Startups use CockroachDB because they quickly hit limitations with single-node databases as user counts grow, traffic becomes spiky, and uptime expectations move toward “always on.” CockroachDB helps young companies avoid painful database re-architecture later by starting with a system built for:
- Global scale and low-latency access
- Automatic failover and resilience to outages
- Strong consistency and transactional guarantees
For founders and product teams, CockroachDB is a way to build on a modern, cloud-native database without abandoning SQL or rewriting everything for a NoSQL model.
What the Tool Does
CockroachDB’s core purpose is to provide a horizontally scalable, strongly consistent, and fault-tolerant relational database. It spreads data across multiple nodes and regions so that:
- No single machine is a point of failure
- You can add capacity by adding nodes, not by “scale-up” hardware upgrades
- Your app can keep running even during node, zone, or regional failures
Unlike traditional relational databases that typically run on a single server (or complicated active-passive setups), CockroachDB is designed from the ground up as a distributed system. Yet, it presents a familiar PostgreSQL-compatible SQL interface, so most application code and SQL skills transfer with minimal friction.
Key Features
1. Distributed SQL with Strong Consistency
CockroachDB uses a distributed architecture similar in spirit to Google Spanner. Data is automatically partitioned into ranges and replicated across nodes, but queries still feel like they’re hitting a single logical database.
- ACID transactions: Full transactional guarantees across distributed data.
- Serializable isolation: Highest isolation level by default to avoid subtle concurrency bugs.
- SQL compatibility: PostgreSQL wire protocol and common syntax support.
2. Horizontal Scalability
You can start with a few nodes and scale out as traffic grows.

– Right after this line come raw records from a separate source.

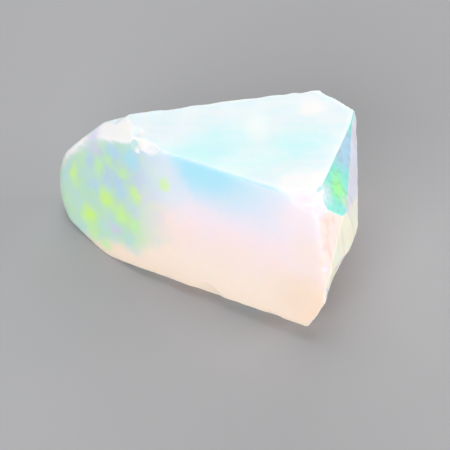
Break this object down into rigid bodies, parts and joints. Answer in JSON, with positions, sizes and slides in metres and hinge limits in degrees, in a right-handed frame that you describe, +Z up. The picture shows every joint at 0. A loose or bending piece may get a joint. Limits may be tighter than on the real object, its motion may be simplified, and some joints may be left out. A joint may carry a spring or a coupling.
{
  "type": "rough opal specimen",
  "caption": "Rough precious opal: a broken, wedge-shaped piece of milky stone with a rounded nose, resting on a flat break face.",
  "frame": {"origin": "on the ground, below the middle of the stone's bounding box", "axes": "+X along the length, from the rounded nose to the broken right end; +Y from the tall front face to the back; +Z up"},
  "size_m": [0.0236, 0.0198, 0.0125],
  "materials": {
    "opal": "milky translucent, waxy to glassy break faces, pastel play of colour"
  },
  "bodies": {
    "root": {"opal_stone": "opal"}
  },
  "joints": []
}
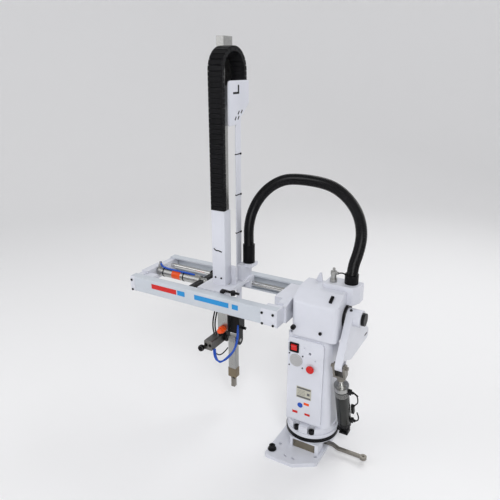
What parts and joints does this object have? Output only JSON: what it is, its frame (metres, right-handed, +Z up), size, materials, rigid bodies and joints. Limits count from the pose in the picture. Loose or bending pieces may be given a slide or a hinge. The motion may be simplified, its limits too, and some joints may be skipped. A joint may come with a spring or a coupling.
{
  "type": "pneumatic swing-arm take-out robot",
  "caption": "Take-out robot on a swivel column: a swinging twin-rail frame carries a crosswise carriage, a long vertical arm with a drag chain, and a flip-over gripper.",
  "frame": {"origin": "on the column's swivel axis, at the underside of the base plate", "axes": "+Z up along the swivel axis, +X along the rails towards the column, +Y to the back"},
  "size_m": [0.843, 0.307, 1.267],
  "materials": {
    "white_paint": "satin powder coat",
    "grey_steel": "brushed",
    "chrome_rod": "polished",
    "silver_alu": "anodised",
    "black_steel": "black oxide",
    "black_plastic": "matt",
    "black_rubber": "matt",
    "brass_bush": "turned",
    "bronze_jaw": "worn",
    "red_plastic": "gloss",
    "blue_plastic": "gloss"
  },
  "bodies": {
    "base": {"base_plate": "white_paint", "base_casting": "white_paint", "pivot_bush": "brass_bush", "swivel_ring": "black_plastic", "base_bolts": "black_steel"},
    "lock_arm": {"lock_lever": "grey_steel"},
    "column": {"column_foot": "white_paint", "swivel_pin": "grey_steel", "column_screws": "black_steel", "column_housing": "white_paint", "switch_bezel": "black_plastic", "buzzer": "silver_alu", "shoulder_housing": "white_paint", "shaft_bearings": "grey_steel", "valve_box": "white_paint", "hose_cuff_right": "black_plastic", "air_fitting": "black_plastic", "cylinder_bracket": "black_steel", "hose_right": "black_rubber"},
    "rocker": {"switch_rocker": "red_plastic"},
    "button": {"push_button": "red_plastic"},
    "frame": {"swing_shaft": "grey_steel", "shaft_collars": "black_steel", "swing_lever": "white_paint", "front_rail": "white_paint", "back_rail": "white_paint", "right_end": "white_paint", "left_end": "white_paint", "guide_rods": "chrome_rod", "cross_bridge": "silver_alu", "frame_fasteners": "black_steel", "cross_barrel": "silver_alu", "cross_caps": "silver_alu"},
    "swing_barrel": {"cylinder_barrel": "black_steel", "cylinder_cap": "black_steel", "cylinder_head": "silver_alu", "cylinder_ports": "black_plastic"},
    "swing_piston": {"swing_rod": "chrome_rod", "rod_clevis": "grey_steel", "clevis_pin": "grey_steel"},
    "carriage": {"carriage": "white_paint", "tower_cover": "white_paint", "cable_box": "white_paint", "hose_cuff_left": "black_plastic", "cross_stop": "black_steel", "cross_rod": "chrome_rod", "chain_leg_fixed": "black_plastic", "hose_left": "black_rubber"},
    "chain_turn": {"chain_bend": "black_plastic"},
    "arm": {"arm_beam": "silver_alu", "chain_bracket": "white_paint", "chain_end_block": "silver_alu", "tube_strip": "white_paint", "chain_leg_moving": "black_plastic", "gripper_mount": "black_steel", "flip_cylinder": "silver_alu"},
    "chuck": {"chuck_body": "silver_alu", "chuck_nose": "bronze_jaw"},
    "left_jaw": {"jaw_left": "grey_steel"},
    "right_jaw": {"jaw_right": "grey_steel"}
  },
  "joints": [
    {"name": "lock_turn", "type": "hinge", "parent": "base", "child": "lock_arm", "pos_m": [0.036, -0.005, 0.018], "axis": [0, 0, 1], "range_deg": [-12, 12]},
    {"name": "base_swivel", "type": "hinge", "parent": "base", "child": "column", "pos_m": [0, 0, 0.061], "axis": [0, 0, 1], "range_deg": [-90, 90]},
    {"name": "rocker_tilt", "type": "hinge", "parent": "column", "child": "rocker", "pos_m": [0, -0.064, 0.373], "axis": [1, 0, 0], "range_deg": [-12, 12]},
    {"name": "button_press", "type": "slide", "parent": "column", "child": "button", "axis": [0, 1, 0], "range_m": [0, 0.0035], "stiffness_N_per_m": 300},
    {"name": "frame_swing", "type": "hinge", "parent": "column", "child": "frame", "pos_m": [0, 0.01, 0.48], "axis": [-1, 0, 0], "range_deg": [0, 45], "deforming": ["hose_right", "hose_left"]},
    {"name": "cylinder_lean", "type": "hinge", "parent": "column", "child": "swing_barrel", "pos_m": [0.105, 0.02, 0.08], "axis": [1, 0, 0], "range_deg": [0, 6]},
    {"name": "piston_stroke", "type": "slide", "parent": "swing_barrel", "child": "swing_piston", "axis": [0, -0.31, 0.9507], "range_m": [0, 0.112]},
    {"name": "cross_slide", "type": "slide", "parent": "frame", "child": "carriage", "axis": [1, 0, 0], "range_m": [0, 0.13]},
    {"name": "lift", "type": "slide", "parent": "carriage", "child": "arm", "axis": [0, 0, -1], "range_m": [0, 0.55], "deforming": ["chain_leg_fixed", "chain_leg_moving"]},
    {"name": "chain_roll", "type": "slide", "parent": "carriage", "child": "chain_turn", "axis": [0, 0, -1], "range_m": [0, 0.275]},
    {"name": "gripper_flip", "type": "hinge", "parent": "arm", "child": "chuck", "pos_m": [-0.322, 0.03, 0.281], "axis": [1, 0, 0], "range_deg": [0, 90]},
    {"name": "jaw_open", "type": "hinge", "parent": "chuck", "child": "left_jaw", "pos_m": [-0.322, 0.03, 0.148], "axis": [0, 1, 0], "range_deg": [0, 12]},
    {"name": "jaw_follow", "type": "hinge", "parent": "chuck", "child": "right_jaw", "pos_m": [-0.322, 0.03, 0.148], "axis": [0, -1, 0], "range_deg": [0, 12]}
  ],
  "couplings": [
    {"joint": "cylinder_lean", "follows": "frame_swing", "ratio": 0.1109},
    {"joint": "piston_stroke", "follows": "frame_swing", "m_per_rad": 0.14082},
    {"joint": "chain_roll", "follows": "lift", "ratio": 0.5},
    {"joint": "jaw_follow", "follows": "jaw_open", "ratio": 1}
  ]
}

CockroachDB automatically rebalances data as you add or remove nodes.
- Scale reads and writes: Not just read replicas; it can scale transactional workloads.
- Automatic rebalancing: Hot ranges are split and distributed across nodes.
- Elastic: Good fit for cloud-native, autoscaled environments.
3. High Availability and Resilience
CockroachDB is built to survive failures without manual intervention.
- Multi-replica consensus (Raft): Data is replicated across nodes; writes require a majority.
- Automatic failover: If nodes or zones fail, remaining replicas continue serving traffic.
- Rolling upgrades: Update the cluster with no or minimal downtime.
4. Multi-Region and Global Deployment
For startups with users across continents, CockroachDB supports advanced topology controls:
- Data locality: Place data near users to reduce latency.
- Geo-partitioning: Keep user data in specific regions for compliance (e.g., EU data residency).
- Survive regional outages: Replicate across regions for disaster recovery.
5. Familiar SQL and Tooling
CockroachDB’s PostgreSQL compatibility makes adoption more straightforward:
- Works with many ORMs and frameworks (e.g., Hibernate, SQLAlchemy, Prisma – sometimes with minor tweaks).
- Supports standard SQL constructs (tables, indexes, joins, views, transactions).
- Integrates with BI tools and data pipelines that understand PostgreSQL.
6. Managed Service and Self-Hosted Options
- CockroachDB Dedicated / Serverless: Fully managed, cloud-hosted offerings.
- Self-hosted: Run CockroachDB on your own infrastructure (Kubernetes, VMs, bare metal).
This flexibility matters for teams navigating budget constraints, security policies, or data residency requirements.
Use Cases for Startups
Product and App Backends
Early-stage startups building SaaS, marketplaces, or B2C apps can use CockroachDB as their primary transaction database.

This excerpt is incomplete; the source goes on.